Islamist critics can find compelling grounds for charging that the Egyptian Brotherhood was not tough enough in resisting the old regime, and a variety of radical Islamist parties have in fact sprouted up to challenge it in the post-Mubarak era.

More importantly, younger Muslim Brothers joined the protesters in Liberation (Tahrir) Square, against the explicit orders of senior leaders. Lingering tensions between youthful activists and an elderly, largely out-of-touch leadership give the Brothers a strong incentive to act in an assertive and inflexible way in the ongoing negotiations over the constitution and the presidency. There is thus good reason to doubt that the Egyptian Muslim Brothers will remain firm proponents of liberal democracy.

Syria's Muslim Brothers have more in common with Tunisia's Awakening Party than it does with Egypt's Muslim Brotherhood. Dealings with the authorities in the late 1990s were kept tightly under wraps and have been largely forgotten, so the present leadership can claim that it consistently resisted the Ba'th Party.

The reformist program advanced by the organization during the 1950s and 1960s laid the foundation for its current liberal democratic platform.
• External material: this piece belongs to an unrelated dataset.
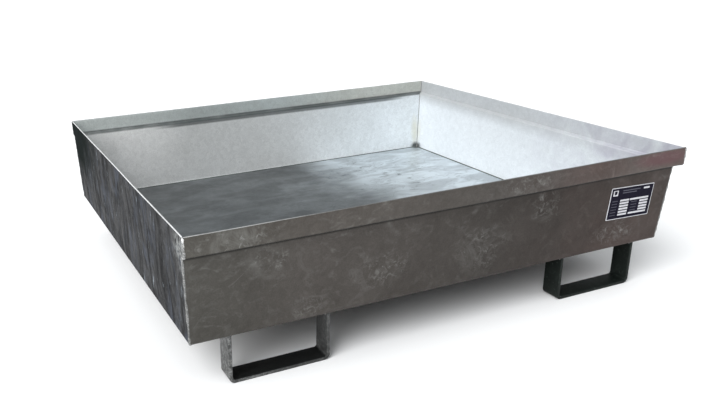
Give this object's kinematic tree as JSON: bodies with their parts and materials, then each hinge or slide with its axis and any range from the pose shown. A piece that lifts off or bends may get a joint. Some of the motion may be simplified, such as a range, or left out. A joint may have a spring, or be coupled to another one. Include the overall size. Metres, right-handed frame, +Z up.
{
  "type": "sheet-steel sump tray",
  "caption": "Galvanised sheet-steel sump tray: shallow rectangular tub with leaning walls, a rim band stepped out on three sides, and flat-bar U feet that take fork tines.",
  "frame": {"origin": "on the ground below the centre of the tray", "axes": "+X to the right along the longer side, +Y to the back, +Z up; the rating plate is on the front wall (-Y)"},
  "size_m": [1.3038, 1.1052, 0.3581],
  "materials": {
    "zinc_floor": "hot-dip galvanised, weathered satin",
    "zinc_wall": "hot-dip galvanised, mottled satin",
    "zinc_foot": "hot-dip galvanised, dark and scuffed",
    "weld": "zinc over ground weld",
    "plate": "printed label, semi-gloss"
  },
  "bodies": {
    "root": {"floor_sheet": "zinc_floor", "front_wall": "zinc_wall", "rear_wall": "zinc_wall", "left_wall": "zinc_wall", "right_wall": "zinc_wall", "corner_weld_front_left": "weld", "corner_weld_front_right": "weld", "corner_weld_rear_left": "weld", "corner_weld_rear_right": "weld", "floor_seam_front": "weld", "floor_seam_rear": "weld", "floor_seam_left": "weld", "floor_seam_right": "weld", "foot_welds_front_left": "weld", "foot_welds_front_right": "weld", "foot_welds_rear_left": "weld", "foot_welds_rear_right": "weld", "foot_front_left": "zinc_foot", "foot_front_right": "zinc_foot", "foot_rear_left": "zinc_foot", "foot_rear_right": "zinc_foot", "rating_plate": "plate"}
  },
  "joints": []
}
Moreover, the indigenous militant wing of the Syrian Islamist movement remains virtually non-existent, while the Assistance Front seems to be connected to The Islamic State in the Land between the Two Rivers, an affiliate of al-Qa'idah based across the border in Iraq.

Islamist critics of Syria's Muslim Brotherhood have therefore been unable to generate much traction, so the organization exhibits a remarkable degree of solidarity in its campaign against the al-Asad regime.

As the Syrian uprising continues, and the numbers of human casualties rise with horrifying rapidity, the Islamist movement in general, and the Muslim Brothers in particular, can be expected to dominate the Syrian opposition for the foreseeable future.